Date: 2011-06-10 06:21 pm (UTC)
From: [identity profile] queenofattolia.livejournal.com
I hate Cersei too, so it drives me nuts that the TV series is softening the character. I suspect this is because the actress's participation hinged on making the character more "complex" - that is, rewriting her history and motivations so that she doesn't come off as a complete monster. Please.

Cersei is one of the great villains of the books and they've turned her into someone who used to "love" her husband (and had an otherwise non-existent baby with him out of "love") and who is carrying out her father's mandate because 1) her brothers are incapable of it, 2) she is a mother fiercely protecting her child and 3) she was wronged and thwarted by her awful husband and so had to take his power. Please. Martin was pretty plain about Cersei's nature in the books: she's a power-mad, selfish, vicious LOON.

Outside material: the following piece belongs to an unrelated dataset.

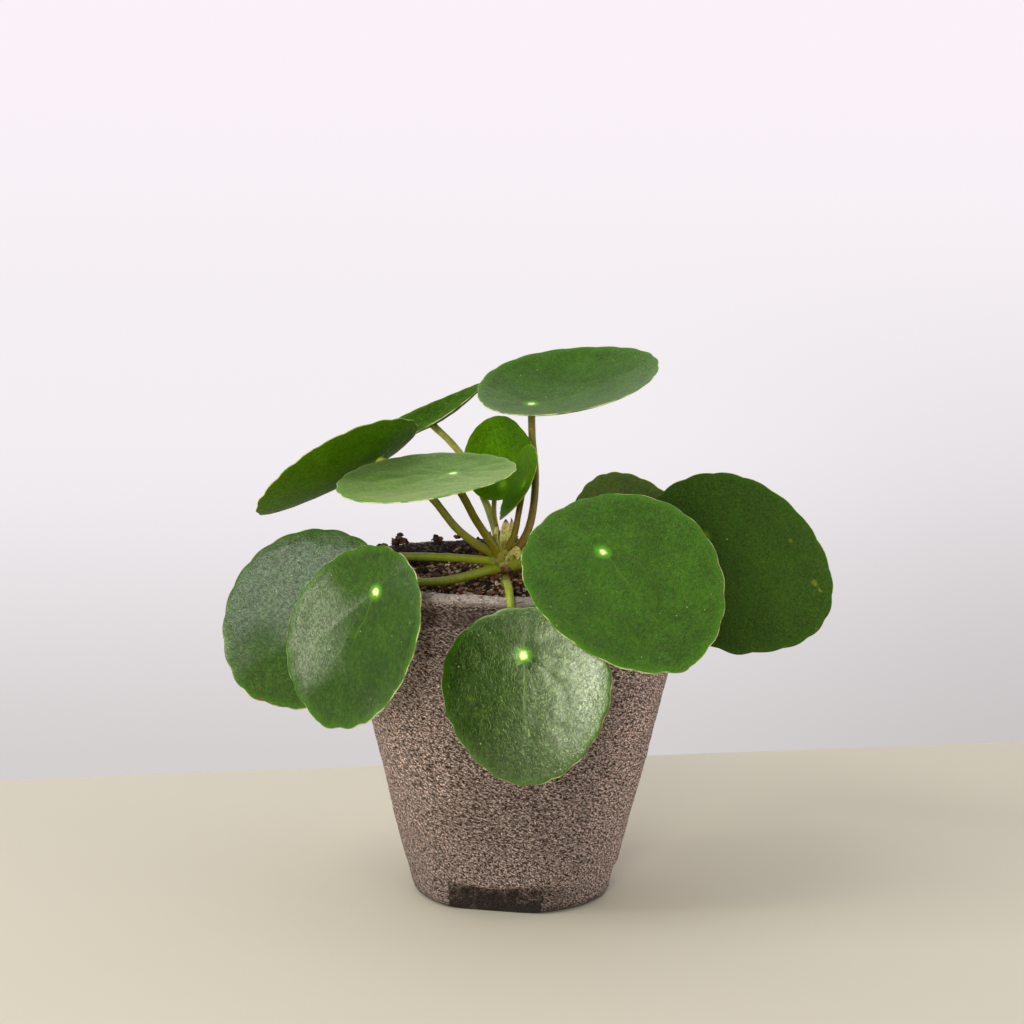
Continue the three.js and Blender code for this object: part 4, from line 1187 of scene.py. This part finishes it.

I'm really tired of watching Lena Headey furrowing her brow thoughtfully and making quiet, measured observations. CERSEI IS CRAZY. When the hell are they going to show it?

Date: 2011-06-11 01:26 am (UTC)
From: [identity profile] wildrider.livejournal.com
I think I learned as much history in SCHOOL as every other American kid (i.e., not much, or summed up as John Adams says in 1776, "Franklin smote the ground and out sprang George Washington, fully grown, and on his horse, and then the three of them, Washington, Franklin, and the horse, conducted the entire revolution"), but I was so fascinated by it, and I read so many books, that I just sort of continued learning.

Of course, I never understand people who AREN'T interested in learning more about any subject... I can't figure why Americans are so proud of being dumb. There's a girl I work with who seems to be bright and on-the-ball, and she honest-to-God doesn't know the order of the months. "November is eight, right?" "No, eleven!"